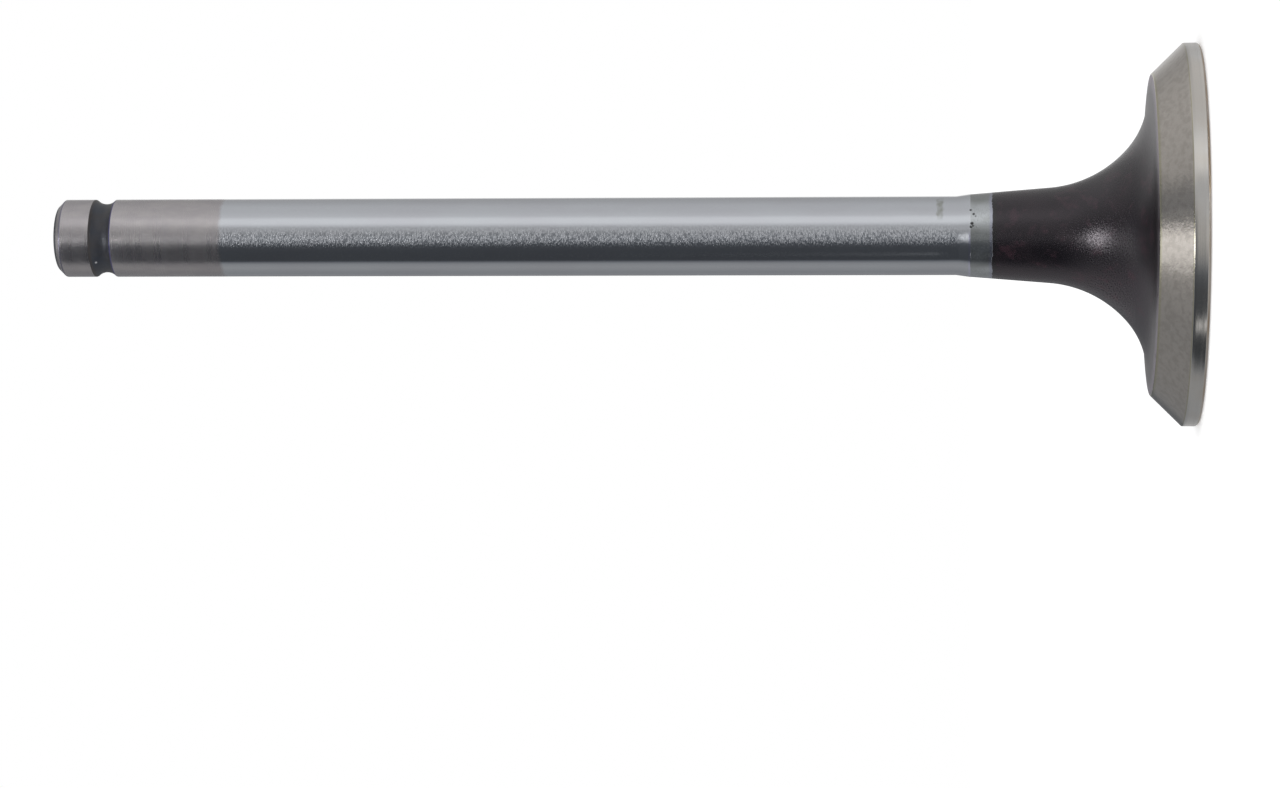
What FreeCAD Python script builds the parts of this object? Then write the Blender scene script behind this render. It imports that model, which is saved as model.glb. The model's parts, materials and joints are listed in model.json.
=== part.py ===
import FreeCAD, Part
import math
import os

# Engine poppet valve, forged and turned from one piece of steel.
# All sizes are in millimetres and all angles in degrees.
# The turned ring of the head's face lies on z = 0, and the stem rises along +Z to its tip.

# The whole valve
overall_length = 115.9
head_dia = 38.36
stem_dia = 7.92

# The face of the head: a turned ring around a shallow dish left as forged
face_dish_dia = 21.8
face_dish_depth = 0.55
face_edge_chamfer = 0.25

# The rim of the head, from the face up: the upright margin, the ground seat and the back cone.
# The seat and the cone lean from the plane of the face, and their widths are measured along them.
margin_height = 1.33
seat_angle = 45.5
seat_width = 4.38
back_cone_angle = 5.3
back_cone_width = 2.65

# The tulip: two tangent arcs from the back cone to the neck.
# They change over where the outline leans this far from the axis, and the ratio is lower over upper radius.
tulip_change_angle = 48.2
tulip_radius_ratio = 0.741

# The tapered neck, and the short blend from its top down to the stem's own size
neck_taper_angle = 4.6
neck_length = 8.07
neck_swell = 0.19
neck_blend_height = 1.3

# The tip: its edge chamfer, and the round-bottomed groove that the spring keepers clamp in
tip_chamfer = 0.70
groove_from_tip = 3.78
groove_width = 2.14
groove_depth = 0.46

parts_folder = "parts"
node_name = "valve"


def point(radius, height):
    """A point of the meridian, at this radius from the axis and this height above the face."""
    return FreeCAD.Vector(radius, 0, height)


def line(start, end):
    """A straight stretch of the meridian."""
    return Part.LineSegment(start, end).toShape()


def arc(start, middle, end):
    """A round stretch of the meridian through three points."""
    return Part.Arc(start, middle, end).toShape()


def along(start, lean, distance):
    """The point reached by going up from start for this distance, leaning in from the axis by lean."""
    inward = distance * math.sin(math.radians(lean))
    upward = distance * math.cos(math.radians(lean))
    return point(start.x - inward, start.z + upward)


def fillet_point(start, start_lean, radius, lean):
    """The point of a hollow fillet, begun at start with start_lean, where the outline leans by lean."""
    first = math.radians(start_lean)
    now = math.radians(lean)
    inward = radius * (math.cos(now) - math.cos(first))
    upward = radius * (math.sin(first) - math.sin(now))
    return point(start.x - inward, start.z + upward)


def fillet(start, start_lean, radius, end_lean):
    """The edge of a hollow fillet from one lean to another, and the point where it ends."""
    middle = fillet_point(start, start_lean, radius, (start_lean + end_lean) / 2)
    end = fillet_point(start, start_lean, radius, end_lean)
    return arc(start, middle, end), end


def rim_edges(ring_inner):
    """The turned ring, edge chamfer, margin, seat and back cone, and the point where the cone ends."""
    head_radius = head_dia / 2
    ring_outer = point(head_radius - face_edge_chamfer, 0)
    margin_foot = point(head_radius, face_edge_chamfer)
    margin_top = along(margin_foot, 0, margin_height)
    seat_top = along(margin_top, 90 - seat_angle, seat_width)
    cone_end = along(seat_top, 90 - back_cone_angle, back_cone_width)
    corners = [ring_inner, ring_outer, margin_foot, margin_top, seat_top, cone_end]
    edges = [line(start, end) for start, end in zip(corners, corners[1:])]
    return edges, cone_end


def tulip_edges(cone_end, neck_foot_radius):
    """The two tangent arcs of the tulip, and the point where they meet the neck.

    The upper radius is the one that brings the pair in to the foot of the neck.
    """
    cone_lean = 90 - back_cone_angle
    lower_reach = math.cos(math.radians(tulip_change_angle)) - math.cos(math.radians(cone_lean))
    upper_reach = math.cos(math.radians(neck_taper_angle)) - math.cos(math.radians(tulip_change_angle))
    reach = tulip_radius_ratio * lower_reach + upper_reach
    upper_radius = (cone_end.x - neck_foot_radius) / reach
    lower_radius = tulip_radius_ratio * upper_radius
    lower_arc, change = fillet(cone_end, cone_lean, lower_radius, tulip_change_angle)
    upper_arc, neck_foot = fillet(change, tulip_change_angle, upper_radius, neck_taper_angle)
    print("tulip radii:", round(lower_radius, 2), round(upper_radius, 2))
    return [lower_arc, upper_arc], neck_foot


def groove_edge(groove_foot, groove_top):
    """The round bottom of the keeper groove, between its two edges on the stem."""
    bottom = point(groove_foot.x - groove_depth, (groove_foot.z + groove_top.z) / 2)
    return arc(groove_foot, bottom, groove_top)


def stem_edges(neck_foot):
    """The neck, its blend, the stem with the keeper groove, and the chamfered tip up to the axis."""
    stem_radius = stem_dia / 2
    neck_top = point(stem_radius + neck_swell, neck_foot.z + neck_length)
    stem_foot = point(stem_radius, neck_top.z + neck_blend_height)
    groove_top = point(stem_radius, overall_length - groove_from_tip)
    groove_foot = point(stem_radius, groove_top.z - groove_width)
    chamfer_foot = point(stem_radius, overall_length - tip_chamfer)
    tip_edge = point(stem_radius - tip_chamfer, overall_length)
    tip_centre = point(0, overall_length)
    print("neck top above the face:", round(neck_top.z, 2))
    print("stem above the face, from and to:", round(stem_foot.z, 2), round(groove_foot.z, 2))
    edges = [
        line(neck_foot, neck_top),
        line(neck_top, stem_foot),
        line(stem_foot, groove_foot),
        groove_edge(groove_foot, groove_top),
        line(groove_top, chamfer_foot),
        line(chamfer_foot, tip_edge),
        line(tip_edge, tip_centre),
    ]
    return edges, tip_centre


def dish_edge(ring_inner):
    """The shallow round dish in the face, level where it meets the axis, and its centre."""
    rim = face_dish_dia / 2
    dish_radius = (rim**2 + face_dish_depth**2) / (2 * face_dish_depth)
    half_way = math.asin(rim / dish_radius) / 2
    drop = dish_radius * (1 - math.cos(half_way))
    middle = point(dish_radius * math.sin(half_way), face_dish_depth - drop)
    centre = point(0, face_dish_depth)
    return arc(centre, middle, ring_inner), centre


def make_valve():
    """The valve as one solid, turned about the axis from its closed meridian."""
    neck_foot_radius = stem_dia / 2 + neck_swell + neck_length * math.tan(math.radians(neck_taper_angle))
    ring_inner = point(face_dish_dia / 2, 0)
    dish, dish_centre = dish_edge(ring_inner)
    rim, cone_end = rim_edges(ring_inner)
    tulip, neck_foot = tulip_edges(cone_end, neck_foot_radius)
    stem, tip_centre = stem_edges(neck_foot)
    meridian = Part.Wire([dish] + rim + tulip + stem + [line(tip_centre, dish_centre)])
    return Part.Face(meridian).revolve(point(0, 0), FreeCAD.Vector(0, 0, 1), 360)


os.makedirs(parts_folder, exist_ok=True)
valve = make_valve()
valve.exportStep(os.path.join(parts_folder, node_name + ".step"))
print(node_name, valve.ShapeType, "valid:", valve.isValid(), "volume:", round(valve.Volume, 1))
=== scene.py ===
"""Engine valve: the camera, the light and the finished model, built round the CAD frame.

Lengths are in metres, in the frame of the CAD model. The face of the head lies on z = 0 and the stem
rises along +Z. The photograph's camera stands on the -Y side with +X at the top of its picture.
"""

import json
import logging
import math
from collections.abc import Sequence
from dataclasses import dataclass, field
from enum import Enum

import bpy
from mathutils import Matrix, Vector

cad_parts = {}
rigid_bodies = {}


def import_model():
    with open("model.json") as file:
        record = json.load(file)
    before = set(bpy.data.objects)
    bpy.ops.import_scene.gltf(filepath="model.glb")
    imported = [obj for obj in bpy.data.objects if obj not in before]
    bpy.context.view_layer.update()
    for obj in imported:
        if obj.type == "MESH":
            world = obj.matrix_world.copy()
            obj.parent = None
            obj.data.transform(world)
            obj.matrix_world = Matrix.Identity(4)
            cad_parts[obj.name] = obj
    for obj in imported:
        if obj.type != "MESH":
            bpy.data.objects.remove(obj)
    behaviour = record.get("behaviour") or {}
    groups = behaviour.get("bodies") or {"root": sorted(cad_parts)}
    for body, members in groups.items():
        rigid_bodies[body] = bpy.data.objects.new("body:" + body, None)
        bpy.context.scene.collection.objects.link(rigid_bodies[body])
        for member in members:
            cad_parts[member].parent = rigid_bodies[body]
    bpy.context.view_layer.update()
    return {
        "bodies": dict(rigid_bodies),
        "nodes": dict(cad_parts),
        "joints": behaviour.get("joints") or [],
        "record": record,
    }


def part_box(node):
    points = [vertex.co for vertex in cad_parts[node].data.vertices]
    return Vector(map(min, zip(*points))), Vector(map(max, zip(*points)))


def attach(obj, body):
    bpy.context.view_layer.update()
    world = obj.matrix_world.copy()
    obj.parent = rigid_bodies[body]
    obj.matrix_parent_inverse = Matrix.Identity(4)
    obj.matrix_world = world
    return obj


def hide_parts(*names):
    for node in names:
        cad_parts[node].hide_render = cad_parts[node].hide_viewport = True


LOG = logging.getLogger("engine_valve")

MM = 0.001
VALVE_NODE = "valve"
FIXED_BODY = "root"

Socket = bpy.types.NodeSocket
Feed = Socket | float | tuple
Stop = tuple[float, float]
Triple = tuple[float, float, float]
Quad = tuple[float, float, float, float]
Colour = Triple

EVEN: Triple = (1.0, 1.0, 1.0)
WHITE: Colour = (1.0, 1.0, 1.0)


class Zone(Enum):
    """The zones of the valve that have a finish of their own, in the order of its material slots."""

    STEM = 0
    TULIP = 1
    GROOVE = 2
    TIP = 3
    SEAT = 4
    RIM = 5
    FACE = 6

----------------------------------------

**Exercise objective:**
Starting at the line that contains "os.makedirs(parts_folder, exist_ok=True)" and ending at the line that contains "for member in", repeat each line exactly, both ends included, and nothing else.

**Final result:**
os.makedirs(parts_folder, exist_ok=True)
valve = make_valve()
valve.exportStep(os.path.join(parts_folder, node_name + ".step"))
print(node_name, valve.ShapeType, "valid:", valve.isValid(), "volume:", round(valve.Volume, 1))
=== scene.py ===
"""Engine valve: the camera, the light and the finished model, built round the CAD frame.

Lengths are in metres, in the frame of the CAD model. The face of the head lies on z = 0 and the stem
rises along +Z. The photograph's camera stands on the -Y side with +X at the top of its picture.
"""

import json
import logging
import math
from collections.abc import Sequence
from dataclasses import dataclass, field
from enum import Enum

import bpy
from mathutils import Matrix, Vector

cad_parts = {}
rigid_bodies = {}


def import_model():
    with open("model.json") as file:
        record = json.load(file)
    before = set(bpy.data.objects)
    bpy.ops.import_scene.gltf(filepath="model.glb")
    imported = [obj for obj in bpy.data.objects if obj not in before]
    bpy.context.view_layer.update()
    for obj in imported:
        if obj.type == "MESH":
            world = obj.matrix_world.copy()
            obj.parent = None
            obj.data.transform(world)
            obj.matrix_world = Matrix.Identity(4)
            cad_parts[obj.name] = obj
    for obj in imported:
        if obj.type != "MESH":
            bpy.data.objects.remove(obj)
    behaviour = record.get("behaviour") or {}
    groups = behaviour.get("bodies") or {"root": sorted(cad_parts)}
    for body, members in groups.items():
        rigid_bodies[body] = bpy.data.objects.new("body:" + body, None)
        bpy.context.scene.collection.objects.link(rigid_bodies[body])
        for member in members:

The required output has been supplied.